Muere Sean Connery, el mejor James Bond a ratos y un gran actor siempre
Fallece a los noventa años y deja títulos como «El hombre que pudo reinar» o «Robin y Marian» que ensanchan su imagen de aventurero y mito de la pantalla
Complicado situar la noticia: ¿Se ha muerto Sean Connery?, ¿se ha muerto el mejor James Bond?, ¿se ha muerto un actor extraordinario?…, en fin, quien se acaba de morir era un tipo de una pieza, que se llamaba Sean Connery, que ha sido el mejor James Bond y un actor extraordinario. Tenía noventa años, pero nunca, nadie, lo vio viejo en la pantalla, pues incluso en su última aparición en película, «La liga de los hombres extraordinarios» (en 2003), y que no era gran cosa, Sir Thomas Sean Connery era lo único jovial e impetuoso que había en ella.
Probablemente quedará para la Historia del Cine como el actor que le dio carnalidad, carisma y eternidad al personaje de Ian Fleming, al que interpretó en seis ocasiones, desde 1962 en «Agente 007 contra el Dr. No», hasta 1971 en «Diamantes para la eternidad», aunque una década después, y tras el paréntesis (estupendo paréntesis) de Roger Moore, se permitió una espuela sorprendente y por ese capricho de volver solo apto para los escogidos con «No digas nunca jamás», en 1983, algo así como una revisión de «Operación Trueno» en la que brilló él tanto, al menos, como su peluquín.
Y es cierto, solo por la personalidad con la que encarnó a James Bond, Sean Connery se merece su lugar en el Olimpo del Cine, aunque no es menos cierto que en sus descansos de rodaje intenso siendo Bond y en los años posteriores a su decisión de dejárselo a otro, el cinéfilo encuentra los mejores diamantes de Connery, sus auténticos diamantes para la eternidad, como ese aventurero con olor a Kipling que interpretó para John Huston en «El hombre que pudo reinar» (1975), película que ensancha la mente, el horizonte, el alma y que hizo justo después de «El viento y el león», de John Milius, donde encarna al rey bereber El Raisuni con tanto idealismo y encanto que hasta el mármol de Candice Bergen se desleía. Y justo después, en 1976, «Robin y Marian», de Richard Lester, donde lo aventurero se torna crepuscular y lírico con esos maduros y baqueteados Robin Hood y Lady Marian que Connery y Audrey Hepburn convirtieron en pura emoción.

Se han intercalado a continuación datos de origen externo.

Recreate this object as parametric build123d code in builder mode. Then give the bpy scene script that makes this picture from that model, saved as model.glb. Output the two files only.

No busquen otro actor tan dotado para el humor en la aventura, la angustia en la comedia y el regocijo en el drama, ni tan creíble en lo fantástico ni tan sencillo en lo extraordinario, y busquen estos contrasentidos en su aparición y presencia en películas como «Indiana Jones», «Sol naciente», «La caza del Octubre Rojo», «Odio en las entrañas» o «Los intocables de Eliot Ness», título por el que consiguió su único Oscar secundario…, o ese personaje rocoso que interpretó para Hitchcock en «Marnie, la ladrona». Tampoco sería difícil encontrarle su sello para la aventura, la angustia, la comedia y el drama en ese Guillermo de Baskerville que interpretó en «El nombre de la rosa».

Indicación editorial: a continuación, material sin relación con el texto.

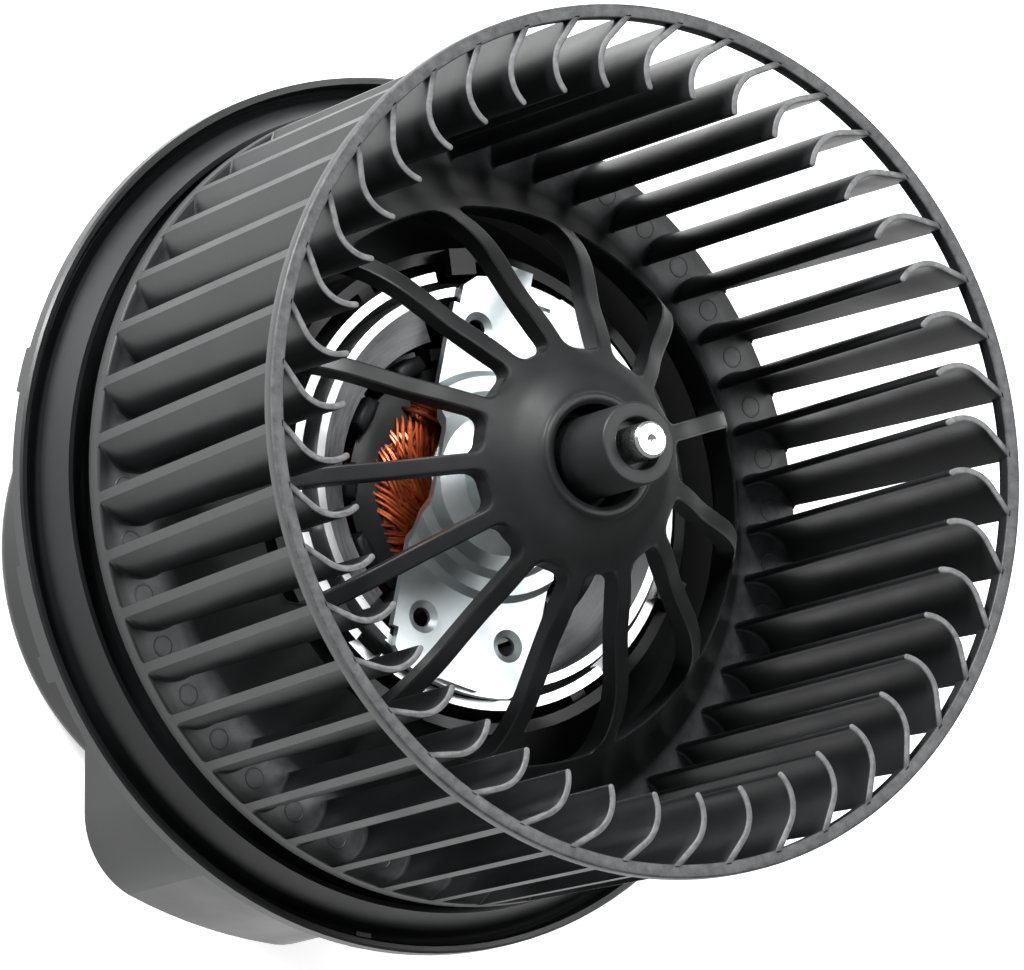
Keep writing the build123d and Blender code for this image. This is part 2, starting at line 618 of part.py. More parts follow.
def motor_ribs():
    """Ribs that grip the mounting ring, each with a shelf under it, and three snap hooks."""
    wall = CASE_R - CASE_WALL + 0.5
    collar = COLLAR_R_IN + 0.5
    floor = CASE_END + CASE_WALL - 0.5
    upper = block(MOUNT_RING_R, collar, -1.5, 1.5, -2.0, COLLAR_TOP - 2)
    lower = block(MOUNT_RING_R, wall, -1.5, 1.5, floor, -1.0)
    shelf = block(CAN_R + 0.6, wall, -1.5, 1.5, floor, MOUNT_RING_BOTTOM)
    ribs = [around(upper + lower + shelf, RIB_AZ + k * 45) for k in range(8)]
    hook = block(MOUNT_RING_R + 0.3, collar + 1.0, -2.5, 2.5, COLLAR_TOP - 3, HOOK_TOP)
    nose = block(MOUNT_RING_R - 1.2, collar + 1.0, -2.5, 2.5, MOUNT_RING_TOP, HOOK_TOP)
    hooks = [around(hook + nose, azimuth) for azimuth in HOOK_AZ]
    return ribs + hooks


def box_plan(inset):
    """Plan of the cable box: rounded corners and a long side that bulges a little."""
    left = (-46.5, -52.5)
    corner = (-37.6, -66.4)
    low = (-9.5, -72.7)
    right = (6.0, -63.0)
    back = -34.0
    turn = ThreePointArc(left, (-44.2, -60.6), corner)
    side = ThreePointArc(corner, (-23.4, -70.7), low)
    end = ThreePointArc(low, (0.6, -70.2), right)
    rest = Polyline(right, (right[0], back), (left[0], back), left)
    plan = make_face(Curve() + [turn, side, end, rest])
    return offset(plan, amount=-inset) if inset else plan


def cable_box():
    """Open-bottomed box under the flange, moulded with the casing."""
    roof = FLANGE_BACK + 0.6
    ceiling = roof - BOX_WALL
    outside = extrude(Pos(0, 0, BOX_END) * box_plan(0), roof - BOX_END)
    inside = extrude(Pos(0, 0, BOX_END - 1) * box_plan(BOX_WALL), ceiling - BOX_END + 1)
    clear = disc(CASE_R - 0.5, BOX_END - 2, roof + 1)
    return outside - inside - clear + ring(CASE_R - 1, CASE_R, BOX_END, roof)


def rim_clips():
    """Locking strips behind the rim, each ending in a stop, and small tabs."""
    clips = []
    inner = RIM_R - 3.0
    for turn in (0, 120, 240):
        az = CLIP_AZ + turn
        clips.append(sector(inner, CLIP_R - 0.1, az - 7.5, az + 7.5, -2.6, -CLIP_GAP))
        clips.append(sector(inner, CLIP_R, az + 4.5, az + 8.0, -3.5, -CLIP_GAP))
    for az0, az1, reach, depth in RIM_TABS:
        clips.append(sector(inner, reach, az0, az1, -depth, -CLIP_GAP))
    return clips


def dish_ribs():
    """Stiffening webs behind the dish floor."""
    web = make_face(Polyline((CASE_R - 0.5, 7.0), (54.0, 6.0), (71.0, -1.4), (71.0, -2.6),
                             (60.0, -2.6), (CASE_R - 0.5, -16.0), close=True))
    web = extrude(Plane.XZ * web, WEB_T / 2, both=True)
    return [around(web, azimuth) for azimuth in WEB_AZ]


def make_motor_housing():
    body = casing() + dish()
    body = body + dish_ribs() + [cable_box()] + rim_clips()
    return body + motor_ribs()


def make_socket_cover():
    """Plate that closes the cable box, with the recessed socket for the plug."""
    t = 2.0
    plate = extrude(Pos(0, 0, BOX_END) * box_plan(BOX_WALL + 0.05), t)
    plate = plate - disc(CASE_R + 0.1, BOX_END - 1, BOX_END + t + 1)
    sx, sy = SOCKET_AT
    hx, hy = SOCKET_HALF
    wall = 1.6
    top = BOX_END + SOCKET_DEPTH
    shroud = block(sx - hx - wall, sx + hx + wall, sy - hy - wall, sy + hy + wall, BOX_END, top + wall)
    hollow = block(sx - hx, sx + hx, sy - hy, sy + hy, BOX_END - 1, top)
    slits = [block(sx + x - BLADE_HALF_W, sx + x + BLADE_HALF_W, sy - 0.4, sy + 0.4, top - 1, top + 5)
             for x in (-TERMINAL_X, TERMINAL_X)]
    return plate + shroud - hollow - slits


def make_power_terminals():
    """Two flat blades that stand in the socket."""
    sx, sy = SOCKET_AT
    top = BOX_END + SOCKET_DEPTH
    blades = []
    for x in (-TERMINAL_X, TERMINAL_X):
        left = sx + x - BLADE_HALF_W
        blade = block(left, left + BLADE_HALF_W * 2, sy - 0.4, sy + 0.4, BOX_END + 3.0, top + 4.0)
        tips = blade.edges().filter_by(Axis.Y).group_by(Axis.Z)[0]
        blades.append(chamfer(tips, 0.8))
    return Compound(blades)


NODES = {
    "fan_wheel": make_fan_wheel,
    "shaft": make_shaft,
    "armature_laminations": make_armature_laminations,
    "front_insulator": lambda: make_insulator(STACK_Z1),
    "rear_insulator": lambda: make_insulator(STACK_Z0 - INSULATOR_T),
    "armature_windings": make_armature_windings,
    "front_spacer": make_front_spacer,
    "front_thrust_washer": make_front_thrust_washer,
    "rear_thrust_washer": make_rear_thrust_washer,
    "commutator_core": make_commutator_core,
    "commutator_segments": make_commutator_segments,
    "motor_can": make_motor_can,
    "front_bearing_bracket": make_front_bearing_bracket,
    "front_bearing": lambda: bearing(FRONT_BEARING_Z),
    "front_bearing_retainer": make_front_bearing_retainer,
    "rear_bearing": lambda: bearing(REAR_BEARING_Z),
    "rear_bearing_retainer": make_rear_bearing_retainer,
    "thrust_pad": make_thrust_pad,
    "magnet_left": lambda: magnet(MAGNET_AZ),
    "magnet_right": lambda: magnet(MAGNET_AZ + 180),
    "magnet_clip_top": lambda: magnet_clip(MAGNET_AZ - 90),
    "magnet_clip_bottom": lambda: magnet_clip(MAGNET_AZ + 90),
    "damper_ring": make_damper_ring,
    "mounting_ring": make_mounting_ring,
    "brush_1": lambda: make_brush(0),
    "brush_2": lambda: make_brush(1),
    "brush_holder_1": lambda: make_brush_holder(0),
    "brush_holder_2": lambda: make_brush_holder(1),
    "brush_spring_1": lambda: make_brush_spring(0),
    "brush_spring_2": lambda: make_brush_spring(1),
    "brush_card": make_brush_card,
    "choke_coils": make_choke_coils,
    "card_rivets": make_card_rivets,
    "motor_housing": make_motor_housing,
    "socket_cover": make_socket_cover,
    "power_terminals": make_power_terminals,
}

for name, maker in NODES.items():
    export_step(maker(), f"parts/{name}.step")
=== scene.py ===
import json
import math
import random

import bmesh
import bpy
from mathutils import Matrix, Vector


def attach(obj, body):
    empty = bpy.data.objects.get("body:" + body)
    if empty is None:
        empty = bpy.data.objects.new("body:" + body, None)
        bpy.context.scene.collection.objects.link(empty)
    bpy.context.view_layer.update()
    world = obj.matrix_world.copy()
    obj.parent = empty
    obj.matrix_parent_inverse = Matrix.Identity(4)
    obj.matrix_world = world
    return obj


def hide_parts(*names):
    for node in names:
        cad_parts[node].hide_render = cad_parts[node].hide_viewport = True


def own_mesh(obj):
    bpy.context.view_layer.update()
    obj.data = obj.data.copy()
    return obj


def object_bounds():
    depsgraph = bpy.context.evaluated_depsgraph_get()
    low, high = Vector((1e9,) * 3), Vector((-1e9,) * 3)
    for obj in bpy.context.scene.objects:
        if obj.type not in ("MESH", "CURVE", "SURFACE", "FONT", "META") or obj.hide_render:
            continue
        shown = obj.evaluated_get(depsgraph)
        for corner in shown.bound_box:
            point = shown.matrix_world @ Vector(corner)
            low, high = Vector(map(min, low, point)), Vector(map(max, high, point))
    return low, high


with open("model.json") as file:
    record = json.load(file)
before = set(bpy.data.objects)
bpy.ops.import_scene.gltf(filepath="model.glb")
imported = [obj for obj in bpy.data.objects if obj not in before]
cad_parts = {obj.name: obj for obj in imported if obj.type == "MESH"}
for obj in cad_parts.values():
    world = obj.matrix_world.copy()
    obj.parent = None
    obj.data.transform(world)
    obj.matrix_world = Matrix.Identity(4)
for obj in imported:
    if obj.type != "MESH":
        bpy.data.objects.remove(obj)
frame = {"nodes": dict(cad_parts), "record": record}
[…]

Como personaje del interior de una pantalla solo era o excelente o solvente y en algunos títulos suyos más como de andar por casa, como «La trampa» (Jon Amiel, 1999) o «La roca» (Michael Bay, 1996), era fiable y funcionaba como un reloj suizo. Especialmente ejemplar de su talento interpretativo, del más emocional y humano, es su trabajo en «Descubriendo a Forrester», una película de Gus Van Sant en la que, ya con setenta castañas, interpretaba a un escritor huraño a medio camino entre el viejo Eastwood y el viejo Salinger. Y como personaje de fuera de la pantalla, Sean Connery era un tipo peculiar, escocés de Edimburgo, que se sentía cómodo en faldita «kilt», pero que hizo hilo en Marbella y que vivía en las Bahamas, donde murió (en Nassau) rodeado de su familia, su segunda esposa, Micheline Roquebrune, y el hijo de su anterior matrimonio con Diane Cilento, Jason Connery.
En este breve repaso de sus películas y de algunas de sus grandes cualidades como actor, falta la más notoria y la menos «correcta» a día de hoy: aunque llenaba el plano con su enorme atractivo macho, como de anuncio de colonia, dejaba el hueco suficiente para que se ennoblecieran y sublimaran las actrices en su regazo, a Ursula Andress, a Claudine Auger, a Gina Lollobrigida, a Tippi Hedren, a Brigitte Bardot (en «Shalako»), a Catherine Zeta-Jones…, y también, como pocos, a la ya sublime Audrey Hepburn.